A WeakMap is a relationship which conceptualizes the private data "outside" of the object, and which favors space over time. If the WeakMap is unreachable, then we can collect the private data.
In either case, we are dealing with two separate, orthogonal issues:
These questioned should be resolved independently. Doing so will allow us to avoid the duck vs. rabbit dilemma.
== Where Does the Data Live? ==
In ES5, there is no distinction between "public" and "private" data within an object. If you want to create private data, you must do so using a closure. All private data is therefore "external" to the object in question. The data does not "follow" the object around. This is a simple model. It is easy to reason about. It's not clear that this model is insufficient for our needs.

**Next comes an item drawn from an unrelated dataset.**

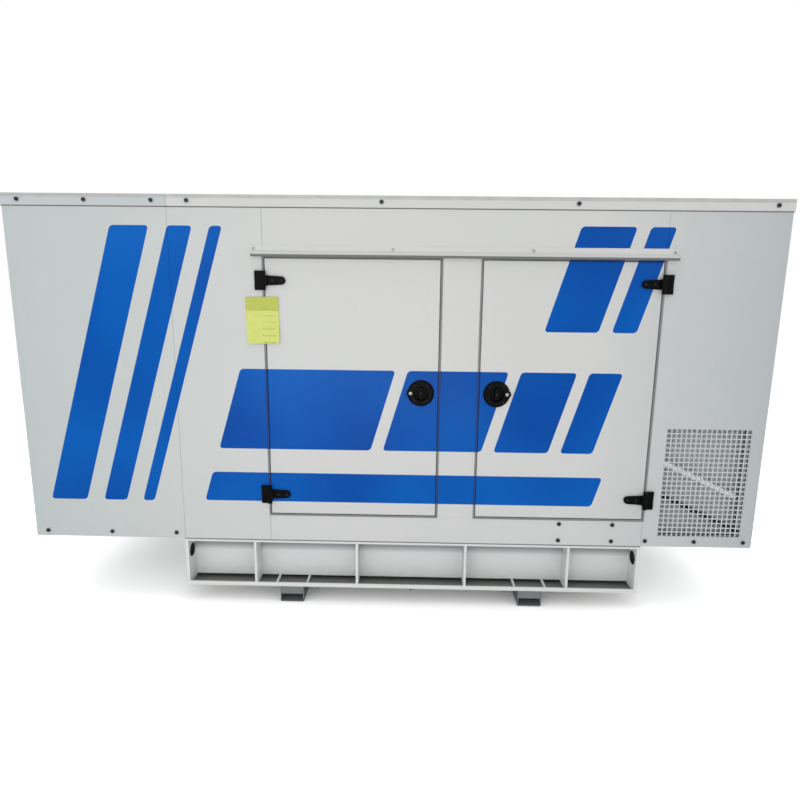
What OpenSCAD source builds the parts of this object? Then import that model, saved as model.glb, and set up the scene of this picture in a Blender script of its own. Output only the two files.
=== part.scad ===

Introducing an additional abstraction which places private data inside of the object represents a fundamental change in the ES conceptual model. We should strive to avoid such additions to object semantics, if other means are possible.
== Time or Space? ==
The decision of whether to implement private data relationships inside of an ES engine as links from one object to another, or as an entry in a supplemental data structure, is a question of optimization, not conceptualization. A user (or the engine itself) should be able to decide on the characteristics of this optimization without affecting the conceptualization of the relationship.
== Conclusion ==
Private data should be represented as "outside" of the object in question. Syntax can be added in future versions of the language to make the expression of such private relationships more concise. If engines are not capable of optimizing the relationship appropriately for time or space, there should be a way for the user to select the optimization preference, either through a WeakMap option or through a separate class with an identical API.